Johnson County is trying a new approach to stormwater management and flooding mitigation: The establishment of Watershed Organizations, agreements between cities across the county to collaborate on stormwater improvement efforts.
The new approach seeks to resolve watershed, flooding and stormwater issues upstream before they become more expensive problems downstream.
“We think that this is far and away a better approach than what we’ve had in the past,” said Lee Kellenberger, county public works staff, to the Johnson County Board of County Commissioners last week, when the board took a deep dive into program details and strategy.
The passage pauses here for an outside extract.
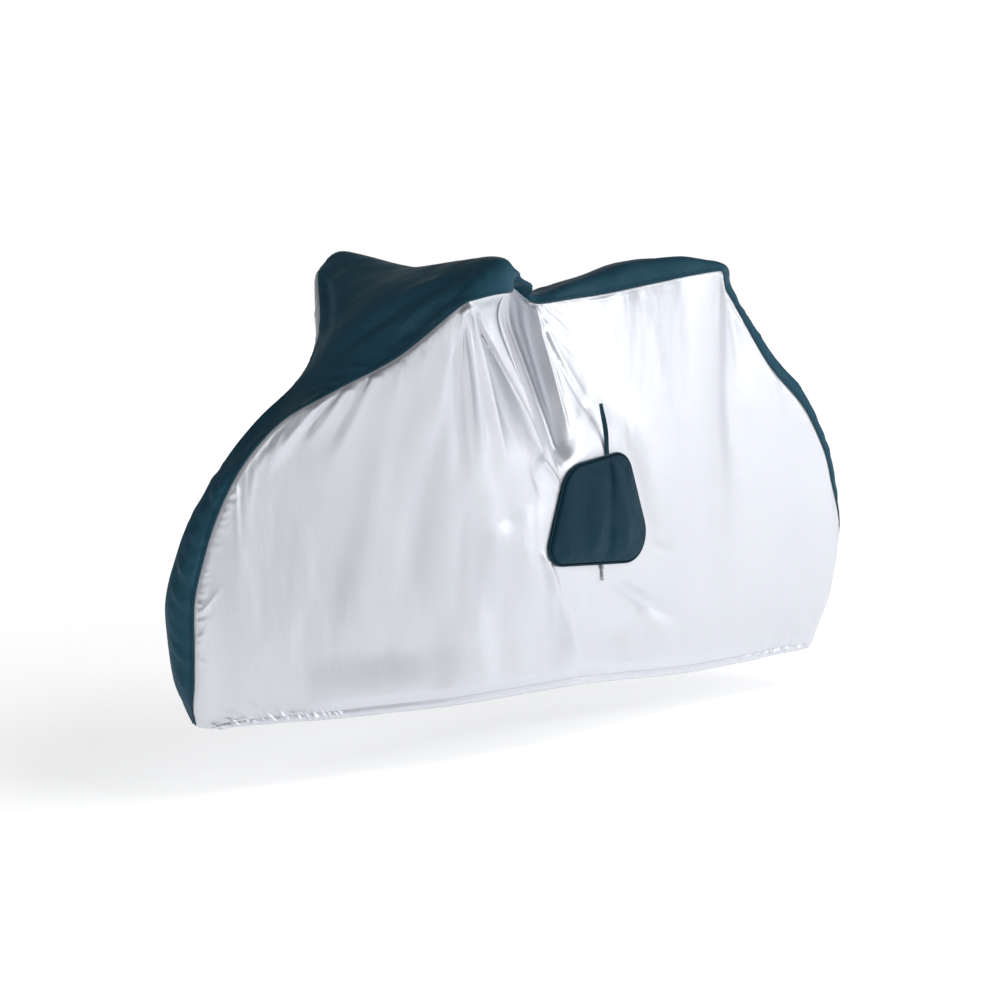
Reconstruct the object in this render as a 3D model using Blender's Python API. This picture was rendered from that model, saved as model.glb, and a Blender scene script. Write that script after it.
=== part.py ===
"""Bicycle cover: a hollow fitted cover of three cloth panels with a stow pouch on one side.

Metres, +Z up. +X runs from the front hem to the rear hem, and -Y is the side with the pouch.
The origin is on the inner face of the top, where the cover hangs from what it covers.

The cloth is one surface P(s, v). s runs along the cover through the stations below, from the
front hem corner to the rear hem corner. v runs down one side: 0 is the ridge, 1 the shoulder,
2 the widest line, 3 the waist and 4 the hem. The dark top panel ends at the seam's v, and the
two light side panels go on from there to the hem.
"""

import math

import bmesh
import bpy
import numpy as np

# Driving dimensions -----------------------------------------------------------------------
CLOTH = 0.0015            # thickness of one sheet of coated cloth
HEM_CLOTH = 0.0032        # the turned hem with its elastic
HEM_WIDTH = 0.018
SEAM_GAP = 0.0006         # clear space between two pieces that are sewn together
MOUNT_BEHIND_DATUM = 0.880     # the tables measure x from a plumb line near the front
MOUNT_ABOVE_FLOOR = 1.0740     # and z from the floor
HOOD_STEER = math.radians(3.8)   # the hood's near end lies back, its far end forward
HOOD_TILT = math.radians(4.0)    # and its near end lower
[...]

Kellenberger said the county’s stormwater funds have always supported the projects where the worst flooding has occurred, and the county’s approach will continue to do so.
“We really want to just prioritize based on the needs of the watersheds, not on the needs of the communities, necessarily,” he said. “Let’s do a science-based approach. Water flows downhill. If we took the jurisdictional lines off the map, and we just looked at the streams, where would we put the solutions? That’s really where we’re heading.”
County public works staff acknowledged that there is no obligation for the cities to participate in the Watershed Organizations. However, the organization is the new mechanism for the cities to participate in the county’s Stormwater Management Program — and access county funds to supplement city-led projects on stormwater improvements.
For watershed improvements, the county is proposing that if a city’s watershed improvement project meets a certain level of risk reduction or a project impact is of greater magnitude or scope, those projects may be funded 100% by the county. Other projects would have 50% of costs covered by the county, and 50% by cities.
Previously, the county would pay for 75% of watershed improvements, and each city would pay 25% projects.
The underlying goal of the Watershed Organizations is to change the organization of the Stormwater Management Program “to align funding with the needs of each watershed in Johnson County,” according to county documents. The development of the Watershed Organization is one component of Johnson County’s 2019 Strategic Asset Management Plan.
Kellenberger noted that the strategic plan cost about $60,000 to create, and about $300,000 to implement portions of the plan. There is no direct cost for a city to join a Watershed Organization.
Commissioners Michael Ashcraft wanted to ensure cities could opt out in the future, should city leaders change their minds in the future. His colleague, Becky Fast, said “change is hard,” especially for smaller cities in the northeastern corner of the county “rely heavily on this program.”
Johnson County is divided into six watershed groups based on impact from local water sources. Cities in northeast Johnson County are located in Watershed 1 (impacted by Turkey Creek and Brush Creek), and Watershed 2 (impacted by Indian Creek and Tomahawk Creek). Shawnee is located in both Watershed 1 — Turkey Creek — and Watershed 6 — Mill Creek.
Below is a chart of the watershed groups.
And here is a map of Johnson County divided into the six watershed groups.
The development of the Watershed Organizations has been in the works for two years, during which the county identified the scope and needs of the six watershed groups in the county. Meanwhile, the cities in Johnson County are considering adoption of their agreement to participate in the Watershed Organization.
Several cities have confirmed they’ve already signed on, including Fairway, Lenexa, Mission, Mission Hills, Overland Park, Prairie Village, Roeland Park, Shawnee and Westwood Hills.
Courtney Christensen, city administrator of Mission Hills, who has been involved in the development of the Watershed Organizations and forming of the agreements with participating cities, said the efforts thus far to address stormwater issues from a regional perspective have driven the process.
“We have given a lot of time and a lot of effort and a lot of discussion and a lot of disagreement and worked our way through that process,” Christensen said. “So I think the process, from my viewpoint, has been extremely positive.”
Previously, stormwater improvements had been considered and carried out independently, by each city, with minimal collaboration. By joining these Watershed Organizations, participating cities are agreeing to cooperate to address watershed issues.
Christensen said a city-led effort a few years ago by some of the cities impacted by flooding and watershed from Rock Creek had previously tried to address those issues collaboratively. However, without county financial support and leadership, it was not effective enough because of differences and squabbles between those cities in northeast Johnson County.
“I think that this is only a benefit,” Christensen added. “I cannot see a downside to it.”
The county will formalize the new Watershed Organizations program next year and plan to begin funding project development in 2021.
Editor’s note: This story is being updated periodically as more cities in Johnson County continue announcing plans to join the Watershed Organizations. Last update: 3:37 p.m. Nov. 14.